The press service of the state corporation, however, confirmed to VZGLYAD that all work on the lunar programme, planned within the Federal Space Programme for 2016-2025, is proceeding according to plan.

“In particular, the contract for the development of the technical specifications for the Luna-Grunt mission has been concluded, and is being implemented,” the organisation’s press service stated.

Igor Mitrofanov, head of the space gamma spectroscopy laboratory at the Space Research Institute, Russian Academy of Sciences, said these new flights of automatic stations to the Moon can be considered as the reincarnation of the Soviet missions to the Earth’s satellite in the years between 1950 and 1970. This time, however, the focus will be on studying the polar regions of the celestial body. The Space Research Institute is now building a significant portion of the instruments which will be part of the lunar programme. This iteration is vital.

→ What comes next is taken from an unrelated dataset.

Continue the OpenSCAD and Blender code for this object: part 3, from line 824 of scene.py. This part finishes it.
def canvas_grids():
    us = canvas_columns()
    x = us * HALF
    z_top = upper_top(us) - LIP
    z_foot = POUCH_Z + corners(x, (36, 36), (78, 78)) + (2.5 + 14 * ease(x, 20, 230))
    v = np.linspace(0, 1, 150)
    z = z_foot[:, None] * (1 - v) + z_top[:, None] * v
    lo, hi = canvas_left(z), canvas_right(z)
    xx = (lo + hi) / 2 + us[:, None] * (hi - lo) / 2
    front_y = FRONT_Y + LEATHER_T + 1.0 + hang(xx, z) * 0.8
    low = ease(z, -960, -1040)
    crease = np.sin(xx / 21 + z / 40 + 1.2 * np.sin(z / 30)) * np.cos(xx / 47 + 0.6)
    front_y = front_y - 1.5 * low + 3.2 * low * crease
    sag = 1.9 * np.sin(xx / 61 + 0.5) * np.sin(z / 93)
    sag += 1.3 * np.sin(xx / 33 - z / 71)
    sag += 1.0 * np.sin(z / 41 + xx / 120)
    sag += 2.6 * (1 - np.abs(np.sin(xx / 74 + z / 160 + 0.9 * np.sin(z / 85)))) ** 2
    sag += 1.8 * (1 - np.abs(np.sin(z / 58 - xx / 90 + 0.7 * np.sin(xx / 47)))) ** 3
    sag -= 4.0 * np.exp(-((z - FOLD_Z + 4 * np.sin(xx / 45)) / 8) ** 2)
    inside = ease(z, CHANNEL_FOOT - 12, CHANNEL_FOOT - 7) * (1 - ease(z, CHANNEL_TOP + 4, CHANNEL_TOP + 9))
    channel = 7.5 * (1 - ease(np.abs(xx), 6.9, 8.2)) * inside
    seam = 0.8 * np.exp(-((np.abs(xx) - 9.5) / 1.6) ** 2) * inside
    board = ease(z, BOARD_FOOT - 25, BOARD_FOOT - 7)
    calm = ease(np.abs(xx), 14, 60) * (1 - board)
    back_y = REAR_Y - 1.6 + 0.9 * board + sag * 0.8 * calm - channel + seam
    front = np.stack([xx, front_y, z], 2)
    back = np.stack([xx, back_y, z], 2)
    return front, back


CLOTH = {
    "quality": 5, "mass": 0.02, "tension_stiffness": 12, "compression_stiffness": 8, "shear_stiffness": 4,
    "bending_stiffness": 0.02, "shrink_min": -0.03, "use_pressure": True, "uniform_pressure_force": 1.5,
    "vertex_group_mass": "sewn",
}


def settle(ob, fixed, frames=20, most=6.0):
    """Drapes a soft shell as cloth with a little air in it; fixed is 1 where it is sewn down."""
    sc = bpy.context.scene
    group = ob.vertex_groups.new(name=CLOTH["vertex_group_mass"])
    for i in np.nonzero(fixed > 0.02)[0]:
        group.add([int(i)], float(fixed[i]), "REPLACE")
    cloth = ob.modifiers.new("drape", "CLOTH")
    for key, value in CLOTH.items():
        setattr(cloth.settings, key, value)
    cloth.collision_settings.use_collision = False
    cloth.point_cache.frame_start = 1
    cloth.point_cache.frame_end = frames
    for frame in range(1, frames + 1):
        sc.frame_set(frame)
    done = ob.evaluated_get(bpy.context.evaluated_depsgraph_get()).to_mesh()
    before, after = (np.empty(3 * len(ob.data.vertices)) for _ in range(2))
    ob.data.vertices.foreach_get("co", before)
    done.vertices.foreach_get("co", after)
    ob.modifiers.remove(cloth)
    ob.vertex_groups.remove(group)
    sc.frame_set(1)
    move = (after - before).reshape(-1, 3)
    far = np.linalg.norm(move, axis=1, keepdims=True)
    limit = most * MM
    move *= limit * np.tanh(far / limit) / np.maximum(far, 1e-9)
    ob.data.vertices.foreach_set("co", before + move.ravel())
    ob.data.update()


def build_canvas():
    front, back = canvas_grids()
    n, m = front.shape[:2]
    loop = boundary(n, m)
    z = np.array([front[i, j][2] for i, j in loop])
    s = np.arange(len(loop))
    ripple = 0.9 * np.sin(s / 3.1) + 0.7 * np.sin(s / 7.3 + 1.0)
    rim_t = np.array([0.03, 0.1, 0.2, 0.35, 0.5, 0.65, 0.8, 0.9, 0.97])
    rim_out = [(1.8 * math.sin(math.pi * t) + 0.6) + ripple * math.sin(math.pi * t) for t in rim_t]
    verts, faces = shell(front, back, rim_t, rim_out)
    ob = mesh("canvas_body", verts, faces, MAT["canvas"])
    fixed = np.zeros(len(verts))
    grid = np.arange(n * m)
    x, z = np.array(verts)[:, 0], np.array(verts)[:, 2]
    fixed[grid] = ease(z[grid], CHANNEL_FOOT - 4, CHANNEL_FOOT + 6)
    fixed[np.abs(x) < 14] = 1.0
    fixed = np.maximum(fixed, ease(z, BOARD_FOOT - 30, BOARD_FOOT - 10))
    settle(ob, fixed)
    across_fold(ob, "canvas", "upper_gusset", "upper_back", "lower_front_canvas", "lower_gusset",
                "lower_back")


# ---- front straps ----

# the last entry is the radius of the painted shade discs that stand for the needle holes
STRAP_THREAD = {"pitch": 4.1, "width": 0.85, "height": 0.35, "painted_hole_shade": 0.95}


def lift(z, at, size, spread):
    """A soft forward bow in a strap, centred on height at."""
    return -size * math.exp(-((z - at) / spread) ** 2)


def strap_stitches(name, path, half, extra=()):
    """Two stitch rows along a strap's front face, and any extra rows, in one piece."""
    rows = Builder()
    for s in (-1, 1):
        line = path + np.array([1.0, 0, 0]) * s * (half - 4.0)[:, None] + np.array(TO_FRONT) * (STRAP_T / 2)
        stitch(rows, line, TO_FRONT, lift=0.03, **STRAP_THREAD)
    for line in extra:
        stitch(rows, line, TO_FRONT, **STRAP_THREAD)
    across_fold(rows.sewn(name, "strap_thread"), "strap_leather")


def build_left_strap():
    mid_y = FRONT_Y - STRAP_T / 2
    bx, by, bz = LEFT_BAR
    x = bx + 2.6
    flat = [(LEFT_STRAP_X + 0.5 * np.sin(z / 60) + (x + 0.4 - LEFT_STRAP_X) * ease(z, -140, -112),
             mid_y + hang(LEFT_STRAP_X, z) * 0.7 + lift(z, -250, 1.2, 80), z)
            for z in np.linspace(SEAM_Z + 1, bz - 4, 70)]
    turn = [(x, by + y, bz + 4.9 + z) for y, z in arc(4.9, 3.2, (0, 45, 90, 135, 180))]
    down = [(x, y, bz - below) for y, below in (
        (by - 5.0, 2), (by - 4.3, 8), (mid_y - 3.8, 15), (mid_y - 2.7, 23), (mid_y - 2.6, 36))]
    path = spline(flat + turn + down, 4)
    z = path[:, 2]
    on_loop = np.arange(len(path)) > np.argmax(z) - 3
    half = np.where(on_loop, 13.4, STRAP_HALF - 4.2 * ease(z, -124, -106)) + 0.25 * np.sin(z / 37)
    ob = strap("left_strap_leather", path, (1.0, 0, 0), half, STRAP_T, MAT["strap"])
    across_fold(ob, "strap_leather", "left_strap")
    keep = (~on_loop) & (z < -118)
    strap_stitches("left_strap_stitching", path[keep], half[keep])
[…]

The essence of the Luna-Grunt mission

“The fact is that about 10-15 years ago, it became clear that the lunar poles are very different from what had been studied in the mid-20th century under the Soviet programme ‘Luna’ and the American programme ‘Apollo’. These brought back great amounts of soil from the Moon, but there was nothing particularly interesting in these materials. Then, about 10 years ago, it became known that the lunar poles contain deposits of volatile compounds, which are likely to have been brought in by comets,” Mitrofanov told VZGLYAD.

Mitrofanov said the comets were remains of the protostar cloud, from which the solar system was formed billions of years ago. During the entire life of the Moon, comets have been striking its surface, and evaporating, as they are partly composed of ice, their substances remaining in the ‘cold traps’.

The lunar poles were turned into kind of natural refrigerators. Seven years ago, the American LCROSS probe confirmed the presence of large amounts of water on the Moon. As a result of the blast of the Centaur’s booster block, in addition to water in the cloud of dust, the station found mercury, silver, hydrogen, carbon monoxide, calcium and magnesium, ammonia, and traces of sodium on the surface of the Moon.

“And all these substances are simply being stored on the Moon. We can look into the history of our solar system and create an idea, build a model of how it was formed. The same comets that fell on the Moon, also fell on the early Earth, in the Earth’s original ocean. The chemicals of these celestial bodies come to us, and may have been associated with the emergence of life on our planet. So, by studying the lunar poles, we may yet understand the possible nature of our own origins,” said the representative of the Space Research Institute.

He added that the presence of water on the moon, even in the form of ice, is very important from a practical point of view. According to the scientist, this will help in studying the possibility of supplying planned lunar bases, using the internal resources of the natural satellite.

Mitrofanov stressed that despite the rumours of a possible reduction in the programme, no projects would be cancelled. However, the main concept of the Luna-Grunt project (Luna-28) will be developed only after the missions of the Luna-25 (Luna-Globe), Luna-26 (Luna-Resource-1), Luna-27 (Luna-Resource-1 PA), which should be sent to the Earth’s satellite in the years 2019-2023.

“These three projects must be implemented on schedule. The sequence of goals and objectives, even if there should be any financial constraints, in any case, will not change. We are now in a state of a ‘moon race’. The fact is that in the 21st century, the exploration and conquest of the Moon will take place. Not only Russia, but also other countries are moving in this direction. We must understand that this is our strategic goal, and I am confident that our Moon Program will not be reduced or postponed,” he said.

“As for the Luna-Grunt, an important issue is being worked on – will this be a unit with a rocket for the return flight, or will there be two of them. In the second case, the operation looks like this: the probe will land on the moon, gather soil from it, and then take off and dock in orbit with another machine that automatically returns the station to the Earth. Here, based on the preceding expeditions, we will consider which method is the most feasible,” Mitrofanov said.

Is Russia lagging behind in space exploration?

Since 1976, no Russian spacecraft has landed on the moon. During this period Japan, India and China have joined the Moon Club. While the first two have limited themselves to sending orbiters around the Earth’s satellite, China has become the third country, after the Soviet Union and the United States, to put a landing module to the Moon’s surface. In 2017, China is planning to take soil samples from the Moon, as part of the Chang’e-5 expedition.

Despite a slight lag in the exploration of outer space, Russia has chances of returning to the Moon Club in 2019, becoming an active space power. Landing cosmonauts on the Moon is scheduled for 2031. It is possible that an entire scientific observatory will be created there. At least, scientists expect to gain a foothold on the Moon, and stay on there for a long time.